For very large graphs, exact motif counting is intractable; the framework includes sampling-based approximations.
Centrality measures
from tgraphx.mining import degree_centrality, betweenness_centrality, pagerank
g = tgx.generate_graph("ba", num_nodes=100, m=3, seed=42)
degrees = degree_centrality(g) # [N]
between = betweenness_centrality(g, k=50) # approximate, sampling 50 source nodes
ranks = pagerank(g, alpha=0.85) # [N]
print(f"Top-5 by degree: {degrees.argsort(descending=True)[:5].tolist()}")
print(f"Top-5 by betweenness: {between.argsort(descending=True)[:5].tolist()}")
print(f"Top-5 by PageRank: {ranks.argsort(descending=True)[:5].tolist()}")
These return PyTorch tensors so you can use them as node features in a GNN:
features = torch.stack([degrees, between, ranks], dim=1) # [N, 3]
g.node_features = torch.cat([g.node_features, features], dim=1)
This is a common pattern in graph learning: enrich the raw node features with classical centrality measures so the GNN does not have to learn them from scratch.
Weisfeiler-Lehman features
WL features are color-refinement-based: at each iteration, every node's color is updated based on the multiset of its neighbors' colors. After a few iterations, the histogram of colors is a fingerprint of the graph's local structure.
from tgraphx.mining import wl_features
g = tgx.generate_graph("ba", num_nodes=100, m=3, seed=42)
features = wl_features(g, num_iterations=3)
print(features.shape) # [num_distinct_colors]
WL features are useful for graph classification benchmarks where structural patterns matter more than node feature values. They are interpretable, deterministic, and fast.
Comparison to NetworKit and graph-tool
For dedicated graph mining:
- NetworKit (Python bindings over C++) implements motif counting, centrality, community detection, and more. For graphs with millions of nodes, it is much faster than NetworkX or TGraphX.
- graph-tool (C++ with Python bindings) is similarly fast and has excellent visualization.
TGraphX's mining is intended for medium-scale research graphs where the integration with PyTorch is more valuable than raw speed. For mining-heavy research on very large graphs, NetworKit is usually a better fit.
When TGraphX's mining is the right fit
- You want mining results as PyTorch tensors for use in downstream models.
- You are working with research-scale graphs (up to ~100K nodes).
- You want a single Python library for both mining and learning.
When dedicated mining libraries are better
- Very large graphs (>1M nodes).
- Mining-only workflows that do not need PyTorch integration.
- Need for specific algorithms not in TGraphX (e.g., Louvain community detection).
A practical workflow: mining-as-features
import tgraphx as tgx
from tgraphx.mining import degree_centrality, pagerank, wl_features
import torch
g = tgx.Graph(x=raw_features, edge_index=edge_index, labels=y)

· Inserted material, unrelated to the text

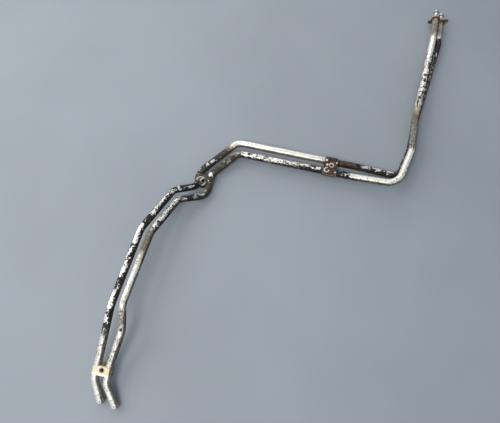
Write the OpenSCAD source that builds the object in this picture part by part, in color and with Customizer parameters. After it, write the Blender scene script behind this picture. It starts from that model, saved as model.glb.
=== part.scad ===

tgx.validate_graph(g, strict=True)
# Compute classical features
deg = degree_centrality(g)
pr = pagerank(g, alpha=0.85)
# Stack as additional node features
classical_features = torch.stack([deg, pr], dim=1)
g.node_features = torch.cat([g.node_features, classical_features], dim=1)
# Train
result = tgx.classify_nodes(
x=g.node_features,
edge_index=g.edge_index,
labels=g.node_labels,
model="gcn",
seed=42,
)
This pattern is well-established in graph learning research: GNN models often benefit from explicit structural features, especially when the raw node features are sparse or low-dimensional.
Honest limitations
- The exact motif counting routines do not scale beyond moderate graph sizes.
- Approximate betweenness centrality samples
ksource nodes; for smallkthe result is noisy. - The mining module's API is stable but is a smaller subset than NetworKit's.
- No graph isomorphism algorithm is shipped; for isomorphism-based research, use NetworkX's VF2.
Reproducibility
All sampling-based mining algorithms accept a seed argument. Wrap experiments in the standard reproducibility context:
with tgx.reproducible(seed=42, deterministic=False):
counts = count_motifs(g, motif_sizes=[3, 4], sample_size=1000, seed=42)
FAQ
Q: What size motifs can I count?
A: Sizes 3 and 4 are well-supported and reasonable on graphs up to ~10K edges. Size 5 is supported but slow. Size 6+ requires sampling.
Q: Is there a community detection algorithm?
A: Not natively. Use NetworkX's Louvain or NetworKit's faster equivalent.
Q: Can I use WL features as a kernel?
A: Yes. WL features can be compared with cosine similarity or any kernel function. For SVM-with-WL-kernel, you can compute WL features in TGraphX and pass them to scikit-learn.
Q: How does graph mining interact with mini-batch training?
A: Mining is typically computed once per graph as preprocessing. For mini-batch training on subgraphs, you can compute mining features on the full graph and gather per-batch.
Q: Where can I find more examples?
A: The TGraphX repository's examples/graph_mining_structural_demo.py shows the basic patterns.